One time, the tractor, it scares me due to it's loud engine. So I'm calming myself down before I try to turn the machine on and dad is next to me rushing me. " hurry up, I'm right here." Etc. 

but when I eventually turn the tractor on, The first thing I hear is The tractor, but I soon then hear high pitched squealing, and stupidly  asked my dad what it was. ( keep in mind, I plan to be a vet... I care about animals.) 


"It's probably a bat stuck in the engine." 


This terrifies me, I started to freak out. All that time I spent to relax and calm down wasted, I started saying how I couldn't do it, but before I could regain any calmness, I hear my father yell

" GET the Fuck off the machine!" 

And this stand me before pure fear drove me to unbuckle, and jump past my dad and run. 
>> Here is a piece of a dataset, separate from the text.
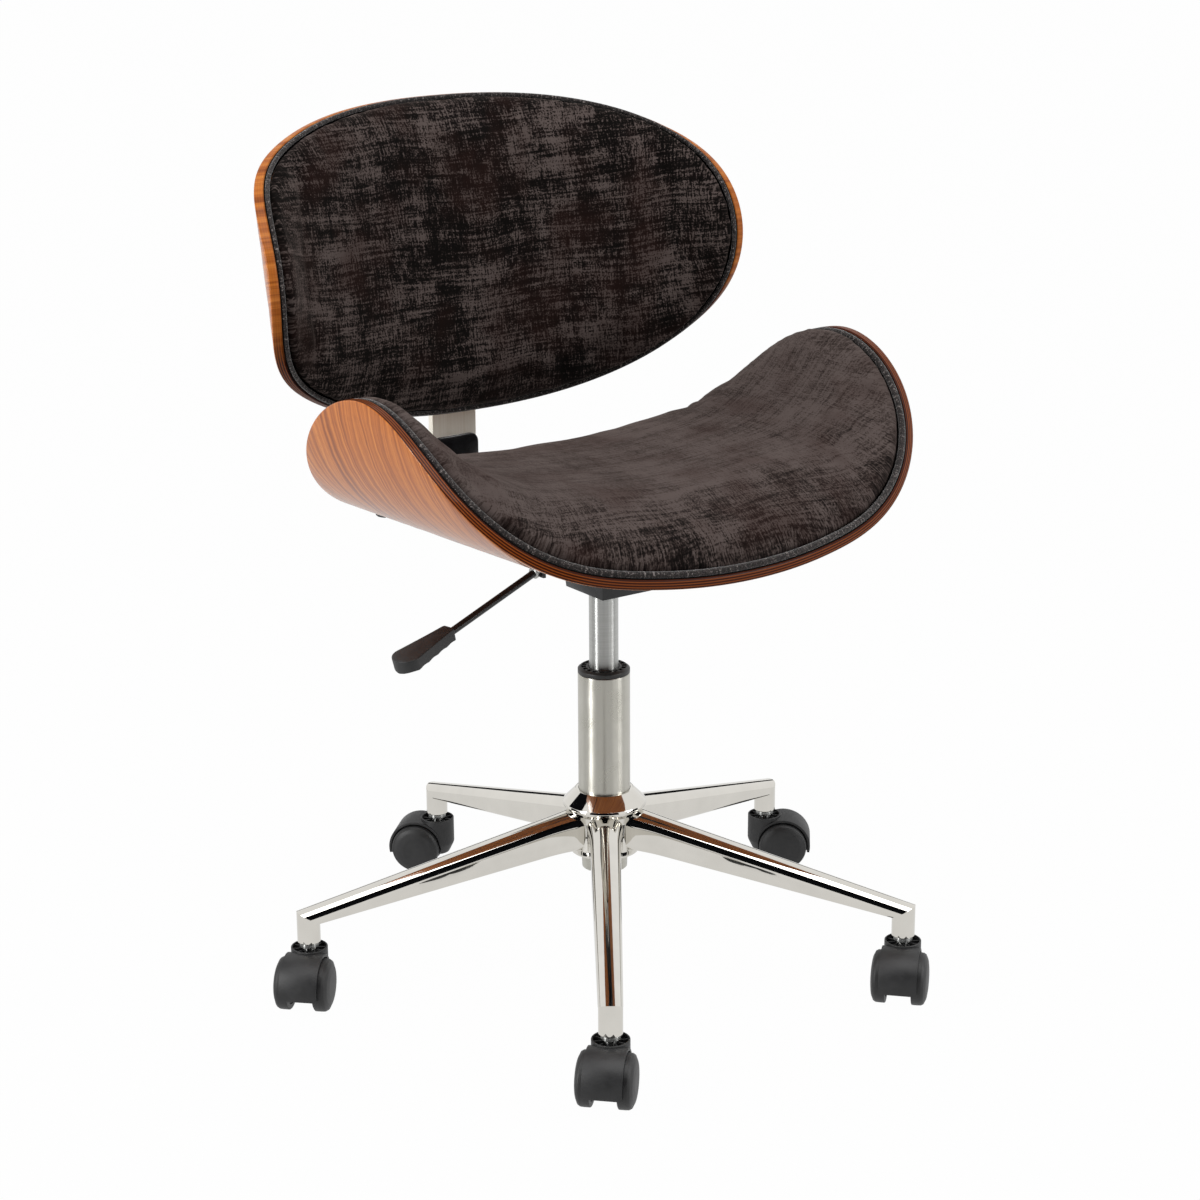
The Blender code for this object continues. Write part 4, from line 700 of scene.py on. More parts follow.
# Edge: core veneers about 1.2 mm thick, light and dark in turn across the sanded edge
depth = add_node(tree, "ShaderNodeSeparateXYZ", {"Vector": lay})
waver = add_node(tree, "ShaderNodeTexNoise", {"Vector": lay, "Scale": 40.0, "Detail": 3.0})
level = add_node(tree, "ShaderNodeMath", {0: depth.outputs["Z"], 1: 2700.0}, operation="MULTIPLY")
layer = add_node(tree, "ShaderNodeMath", {0: level.outputs[0], 1: waver.outputs["Fac"]},
                 operation="ADD")
wave = add_node(tree, "ShaderNodeMath", {0: layer.outputs[0]}, operation="SINE")
turned_up = add_node(tree, "ShaderNodeMapRange", {"Value": wave.outputs[0], 1: -1.0, 2: 1.0})
ply_tone = add_node(tree, "ShaderNodeValToRGB", {"Fac": turned_up.outputs[0]},
                    [(0.10, "#2c0c02"), (0.50, "#4f1e08"), (0.85, "#74350f"), (0.98, "#8f4c1a")])
from_middle = add_node(tree, "ShaderNodeMath", {0: depth.outputs["Z"], 1: PLY / 2},
                       operation="ADD")
# The face veneer underneath is 0.6 mm thick; above it the cut edge shows its core
inside_ply = add_node(tree, "ShaderNodeMapRange", {"Value": from_middle.outputs[0], 1: -0.0042,
                                                   2: -0.0036, 3: 0.0, 4: 1.0})
# The lacquer sinks into the cut edge and leaves it duller than the face
lacquer = add_node(tree, "ShaderNodeMapRange", {"Value": inside_ply.outputs[0], 3: 0.6, 4: 0.12})
# The back's edges, above 0.62 m, are coloured mostly like the face veneer, lighter than the seat's
spot = add_node(tree, "ShaderNodeSeparateXYZ", {
    "Vector": add_node(tree, "ShaderNodeTexCoord").outputs["Object"]})
back_edge_lighter = add_node(tree, "ShaderNodeMapRange", {"Value": spot.outputs["Z"], 1: 0.60, 2: 0.64,
                                                   3: 0.0, 4: 0.8})
edge_colour = add_node(tree, "ShaderNodeMix", {0: back_edge_lighter.outputs[0], 6: ply_tone.outputs["Color"],
                                           7: grained.outputs[2]}, data_type="RGBA")
wood = add_node(tree, "ShaderNodeMix", {0: inside_ply.outputs[0], 6: grained.outputs[2],
                                        7: edge_colour.outputs[2]}, data_type="RGBA")
rough = add_node(tree, "ShaderNodeMapRange", {"Value": dash.outputs["Fac"], 3: 0.38, 4: 0.55})
bump = add_node(tree, "ShaderNodeBump", {"Height": dash.outputs["Fac"], "Strength": 0.08,
                                         "Distance": 0.0002})
dress(tree, shader, Base_Color=wood.outputs[2], Coat_Weight=lacquer, Roughness=rough, Normal=bump)
fitted("seat_ply", bent(ply_piece(SEAT_SIZES, SEAT_POWERS), SEAT_BEND, on_seat), walnut, "seat",
       "walnut", "seat_shell", sharp=60)


# Seat pad: cut foam under crushed velvet, its cover drawn over the edge and stapled under the
# welt, so that it swells from a tight seam to a soft crown.
def pad_piece(sizes, powers, crown, wing_crown, edge, crown_powers, inset, welt):
    """Closed flat pad: crowned top, side drawn in under the seam, flat underside."""
    half = sizes[0]

    def crowned(share):
        def height(u):
            wing = min(abs(u) / half, 1.0) ** 2
            top = crown * (1 - wing) + wing_crown * wing
            swell = max(0.0, 1 - share ** crown_powers[0]) ** (1 / crown_powers[1])
            return edge + (top - edge) * swell
        return height

    over = 2 * welt + 0.0018
    tuck = tuple(max(drawn, 2 * welt + 0.0017) for drawn in inset)
    under = tuple(drawn + 0.0015 for drawn in tuck)
    shares = [0.03, 0.1, *np.linspace(0.18, 0.9, 16), 0.93, 0.955, 0.975, 0.99, 0.998]
    rings = [[(0, 0, crown)]]
    rings += [outline_ring(sizes, powers, inset, crowned(share), share, 240) for share in shares]
    rings.append(outline_ring(sizes, powers, inset, over + 0.4 * (edge - over), 1.0, 240))
    rings.append(outline_ring(sizes, powers, tuck, over, 1.0, 240))
    rings += [outline_ring(sizes, powers, under, 0.0006, share, 240)
              for share in (1.0, 0.9, 0.7, 0.5, 0.3, 0.1)]
    rings.append([(0, 0, 0.0006)])
    return skin(rings)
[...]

I was in the forest before I knew it. The dogs were barking at me and I couldn't help but keep walking deeper until I couldn't hear anything. I spend hours outside and I didn't go back until dark rolled around. 

There was dad. I was ready to hear him complain about how stupid I was, because that's all I was telling myself during those hours. 

Even writing about it is making me want to leave the house and hide alway. 

But he in the end explained himself, and I guess it was the first ' real ' moment with my father.

Him crying and blaming everything on himself, and me too choked up to talk. 


I'm pretty stupid as a person, truly. 

Everything scares me... I'm a bad pea, I growl more then I purr. I through punches more often then I pet. 

I'm paranoid... I can be replaced any moment. 

I can get my string cut at any second, but why it hasn't happened? I don't know. 



This will probably be my last post here, Good bye you guys.